EXERCISE => Set down the material exactly as given, please, from its first line through the line that includes "return rim +".
>>>
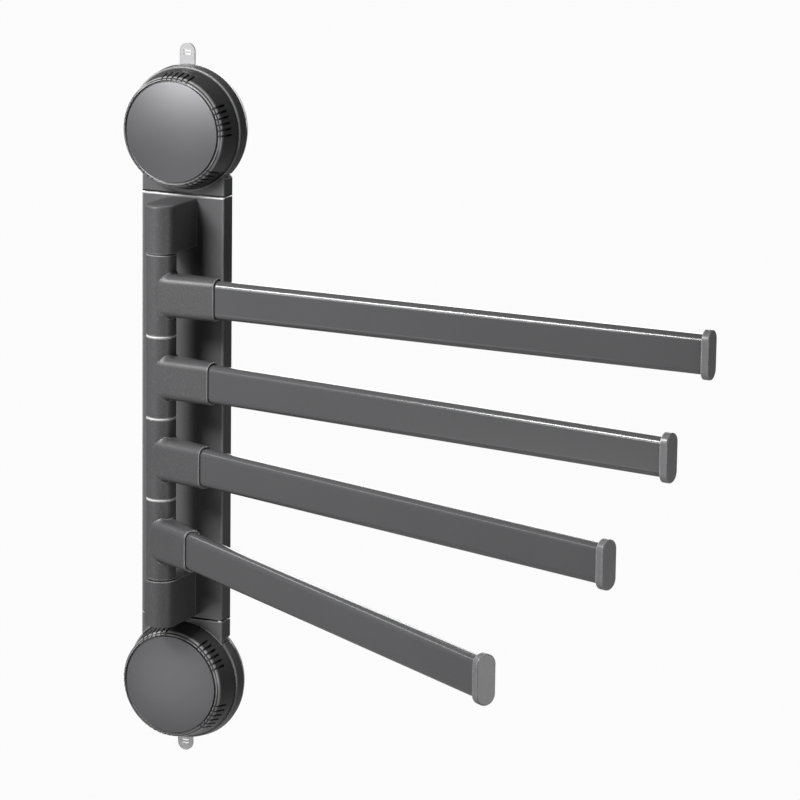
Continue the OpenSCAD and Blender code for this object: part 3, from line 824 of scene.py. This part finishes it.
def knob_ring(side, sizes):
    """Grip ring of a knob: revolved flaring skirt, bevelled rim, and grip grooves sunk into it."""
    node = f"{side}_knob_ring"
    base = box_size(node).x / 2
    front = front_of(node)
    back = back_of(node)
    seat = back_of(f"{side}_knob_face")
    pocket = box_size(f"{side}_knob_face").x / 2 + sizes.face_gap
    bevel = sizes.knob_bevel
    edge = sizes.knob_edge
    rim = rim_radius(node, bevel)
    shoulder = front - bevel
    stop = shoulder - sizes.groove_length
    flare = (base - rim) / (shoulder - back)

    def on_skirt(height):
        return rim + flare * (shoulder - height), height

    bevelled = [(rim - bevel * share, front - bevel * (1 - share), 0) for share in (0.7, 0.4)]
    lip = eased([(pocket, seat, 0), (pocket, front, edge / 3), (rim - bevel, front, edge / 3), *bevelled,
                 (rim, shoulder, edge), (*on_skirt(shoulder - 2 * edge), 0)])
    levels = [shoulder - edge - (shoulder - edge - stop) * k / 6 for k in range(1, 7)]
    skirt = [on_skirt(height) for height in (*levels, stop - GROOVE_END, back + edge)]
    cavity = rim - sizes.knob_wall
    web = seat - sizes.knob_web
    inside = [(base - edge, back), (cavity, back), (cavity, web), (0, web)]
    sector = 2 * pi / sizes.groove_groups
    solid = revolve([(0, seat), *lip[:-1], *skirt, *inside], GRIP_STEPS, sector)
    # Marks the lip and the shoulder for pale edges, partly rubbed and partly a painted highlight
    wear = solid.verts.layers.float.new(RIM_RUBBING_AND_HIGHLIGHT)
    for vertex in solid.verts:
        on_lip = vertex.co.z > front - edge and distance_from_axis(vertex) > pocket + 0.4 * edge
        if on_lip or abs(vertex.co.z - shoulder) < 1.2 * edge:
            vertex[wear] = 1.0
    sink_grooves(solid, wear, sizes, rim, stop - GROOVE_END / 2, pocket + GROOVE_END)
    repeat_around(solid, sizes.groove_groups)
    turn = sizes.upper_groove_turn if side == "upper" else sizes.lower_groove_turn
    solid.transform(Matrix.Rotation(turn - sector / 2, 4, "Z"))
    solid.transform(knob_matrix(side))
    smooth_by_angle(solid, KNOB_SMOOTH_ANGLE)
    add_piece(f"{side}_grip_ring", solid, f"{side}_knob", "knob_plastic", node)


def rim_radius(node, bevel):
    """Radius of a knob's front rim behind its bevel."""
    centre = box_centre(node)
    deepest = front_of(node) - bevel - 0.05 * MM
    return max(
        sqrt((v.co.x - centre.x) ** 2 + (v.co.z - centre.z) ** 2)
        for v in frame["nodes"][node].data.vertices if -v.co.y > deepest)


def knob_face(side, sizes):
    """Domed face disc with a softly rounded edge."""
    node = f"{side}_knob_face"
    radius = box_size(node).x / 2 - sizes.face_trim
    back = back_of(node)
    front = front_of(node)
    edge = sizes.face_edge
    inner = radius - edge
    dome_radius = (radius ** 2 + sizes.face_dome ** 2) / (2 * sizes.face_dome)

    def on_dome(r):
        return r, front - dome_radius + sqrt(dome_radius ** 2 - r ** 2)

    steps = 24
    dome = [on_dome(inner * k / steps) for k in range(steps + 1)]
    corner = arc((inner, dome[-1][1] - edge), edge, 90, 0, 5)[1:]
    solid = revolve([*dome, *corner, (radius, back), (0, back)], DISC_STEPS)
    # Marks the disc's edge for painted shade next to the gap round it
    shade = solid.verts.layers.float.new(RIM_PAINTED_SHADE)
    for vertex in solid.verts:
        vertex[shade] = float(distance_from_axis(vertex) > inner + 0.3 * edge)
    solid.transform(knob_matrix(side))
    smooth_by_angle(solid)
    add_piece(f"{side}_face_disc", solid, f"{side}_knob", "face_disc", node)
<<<
EXERCISE SOLUTION =>
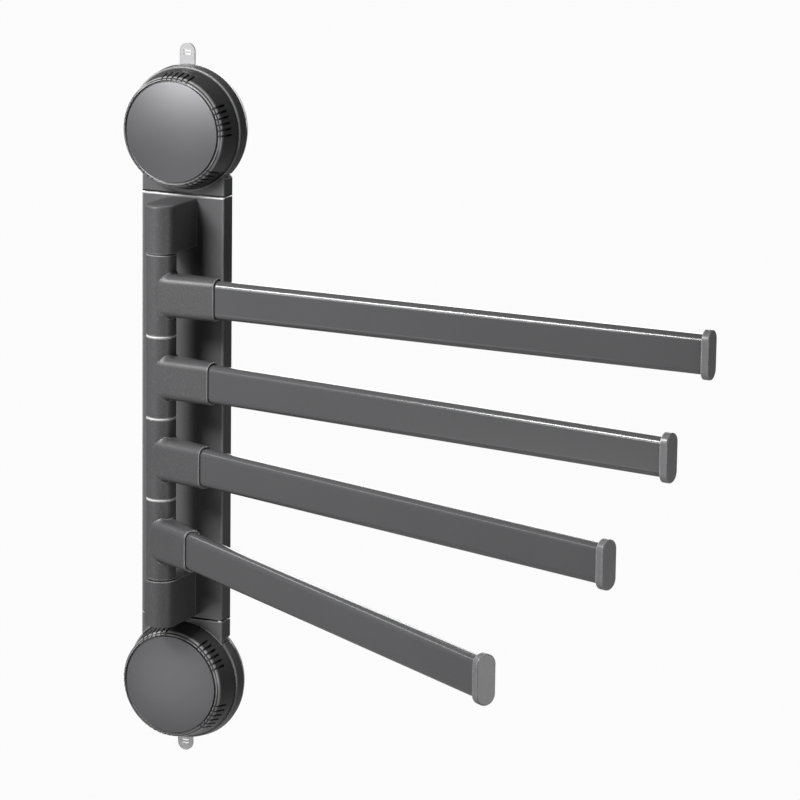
Continue the OpenSCAD and Blender code for this object: part 3, from line 824 of scene.py. This part finishes it.
def knob_ring(side, sizes):
    """Grip ring of a knob: revolved flaring skirt, bevelled rim, and grip grooves sunk into it."""
    node = f"{side}_knob_ring"
    base = box_size(node).x / 2
    front = front_of(node)
    back = back_of(node)
    seat = back_of(f"{side}_knob_face")
    pocket = box_size(f"{side}_knob_face").x / 2 + sizes.face_gap
    bevel = sizes.knob_bevel
    edge = sizes.knob_edge
    rim = rim_radius(node, bevel)
    shoulder = front - bevel
    stop = shoulder - sizes.groove_length
    flare = (base - rim) / (shoulder - back)

    def on_skirt(height):
        return rim + flare * (shoulder - height), height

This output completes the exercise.